— START OF RECORDED INFORMATION —

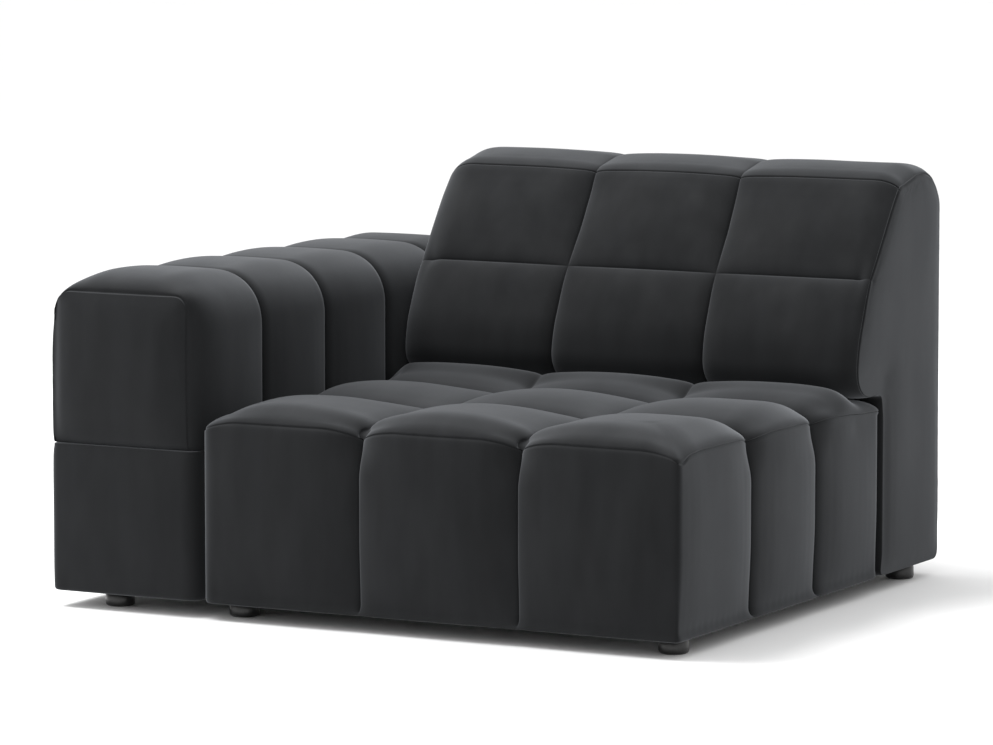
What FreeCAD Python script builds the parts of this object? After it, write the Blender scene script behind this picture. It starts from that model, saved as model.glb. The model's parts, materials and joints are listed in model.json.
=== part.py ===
import FreeCAD, Part
import math
import os

# A left-armed modular sofa unit. Three upholstered modules, the arm, the seat and the back, are bolted
# together. Each is a timber frame under foam, cell or channel pads and a fabric cover. Millimetres, +Z up,
# +X to the open side, -Y to the front, with the origin on the floor under the middle of the outer box.

Vector = FreeCAD.Vector

# ---------------------------------------------------------------- overall size
overall_width = 1240.0
overall_depth = 1090.0
overall_height = 765.0
foot_height = 30.0
cover_drop = 1.0               # how far the covers hang below the top of the feet

# ---------------------------------------------------------------- sheet, board and gap sizes
fabric = 2.0
dust_sheet = 1.0
clearance = 0.3
module_gap = 1.0
pad_gap = 8.0                  # between neighbouring pads, under a sewn crease
plywood = 18.0
base_plywood = 16.0
fibreboard = 3.0
batten_height = 25.0
batten_width = 80.0
post_width = 40.0
rail_depth = 45.0
rail_height = 60.0

# ---------------------------------------------------------------- arm
arm_width = 311.0
arm_height = 590.0
arm_front_setback = 5.0
arm_rear_setback = 2.0
arm_band_height = 293.0        # the horizontal seam between the channelled part and the base band
arm_crown_radius = 70.0
arm_end_radius = 18.0
arm_pad = 30.0
arm_base_inset = 1.0
arm_base_inner_inset = 9.0
arm_first_channel = 210.0
arm_channel_pitch = 224.0
arm_channels = 5
arm_top_foam = 40.0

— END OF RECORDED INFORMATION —

GOAL: Repeat, word for word, the lines from the opening of the material through the line containing "Vector = FreeCAD.Vector".

WRITTEN ANSWER:
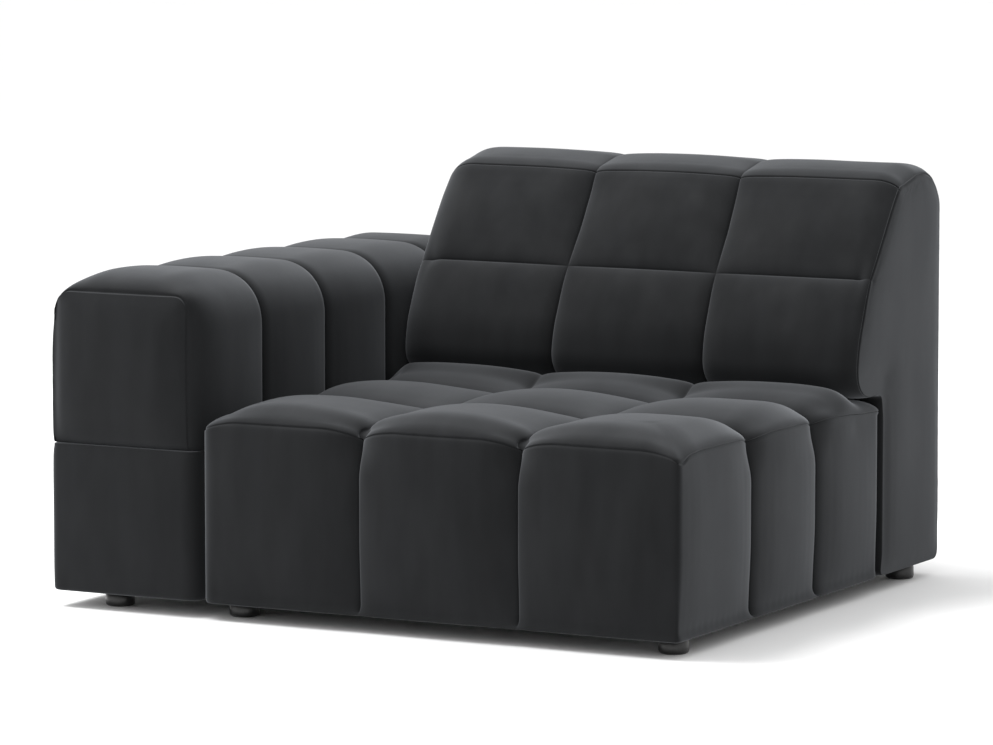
What FreeCAD Python script builds the parts of this object? After it, write the Blender scene script behind this picture. It starts from that model, saved as model.glb. The model's parts, materials and joints are listed in model.json.
=== part.py ===
import FreeCAD, Part
import math
import os

# A left-armed modular sofa unit. Three upholstered modules, the arm, the seat and the back, are bolted
# together. Each is a timber frame under foam, cell or channel pads and a fabric cover. Millimetres, +Z up,
# +X to the open side, -Y to the front, with the origin on the floor under the middle of the outer box.

Vector = FreeCAD.Vector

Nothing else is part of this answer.